Last week I got a mini-version of this story, delivered by Mother Nature and the gods of irony. It was on a night when I was feeling crabby about the degree to which my own children’s activities have landed me the full-time job of Chief Chauffeur. As I opened the front door at 10:00pm to do the final pick-up for that particular night, I was probably complaining (perhaps even whining) about how much I would prefer to climb into bed with a good book. I took one step out the door and then found myself locked in the solemn gaze of a baby robin, standing in the pool of light right outside the door.

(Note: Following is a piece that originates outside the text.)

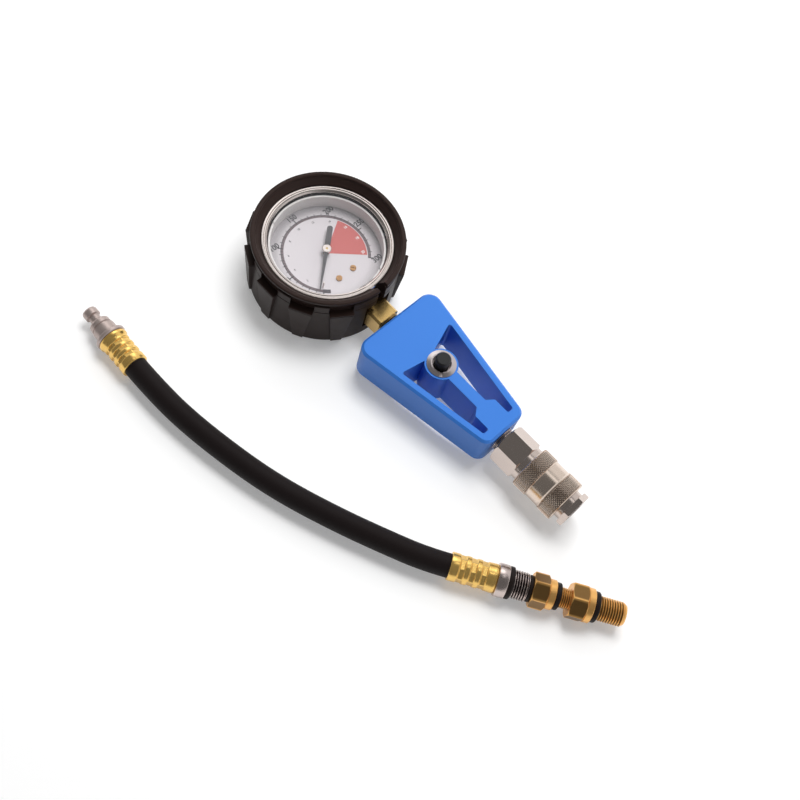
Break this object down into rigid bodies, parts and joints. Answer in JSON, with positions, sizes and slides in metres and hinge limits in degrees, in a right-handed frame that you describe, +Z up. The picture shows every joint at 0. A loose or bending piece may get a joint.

It was a very cold and blustery night, and fledglings like this routinely die if they’re caught out of the nest on nights like this (not to mention the predatory stray cats we’ve recently spotted, crouching hopefully directly under the bird feeder). There were no signs of frantic parental robins searching for their darling, and this little one had probably been blundering around in the dark for a long time hoping they’d show up. In their absence, he found and followed our light all the way up onto the porch, driven by the baby bird version of a last hope. He was so worn out he didn’t move at all as I came closer and then scooped him up. But as I held him, he looked at me intently with his shiny black eyes and then gave a loud cheep! and opened his mouth wide, apparently deciding that I would make a perfectly acceptable step-mother.

Well, what else could I do? I put him in a box with plenty of rags on top of a heating pad turned low, and made sure he was shut away from our curious (indoor, but still murderous) cats. In the morning, following baby bird instructions found online, I got some canned dog food down his hungry gullet. And then came the moment of decision: should I put him outside, despite the stiff breeze and chilly temperature, and hope that his real parents would come back in time? Or should I continue as foster mother, knowing that if I kept him longer, it would be highly unlikely that his birdbrain parents would even remember his existence?

I opted to turn him loose to the universe, despite all the dangers and uncertainties. Wild baby birds are very hard for humans to raise, no matter how good our intentions; and although I might be able to manage the feeding schedule (internet instructions: every ten minutes!!!), I have no idea how to teach a baby robin how to hunt for his own worms as he approaches adulthood, nor how to break the bad news that we’re actually different species.

So I set him out in the warmest place I could find, said a little prayer and turned him loose, resolutely climbing into the car and heading out to work. It wasn’t so easy — somehow, finding a baby on the doorstep has a way of making us feel we’re responsible, singled out for this duty. Who’s to say what is really the right thing to do? But it did make me think a little differently about my own fledglings, for whom I really am responsible. Sam has just graduated from the University of Chicago, an excellent and mature young man now, but still clueless about what comes next. This next one won’t be my flight to make, but his — whatever the direction he chooses, whatever the dangers of the storm. I resolved to complain a little less about these years as Chief Chauffeur for the two still at home. All too soon will come the moment to turn these fledglings loose to the universe as well, with all its glories and perils — on little but a wing and a prayer.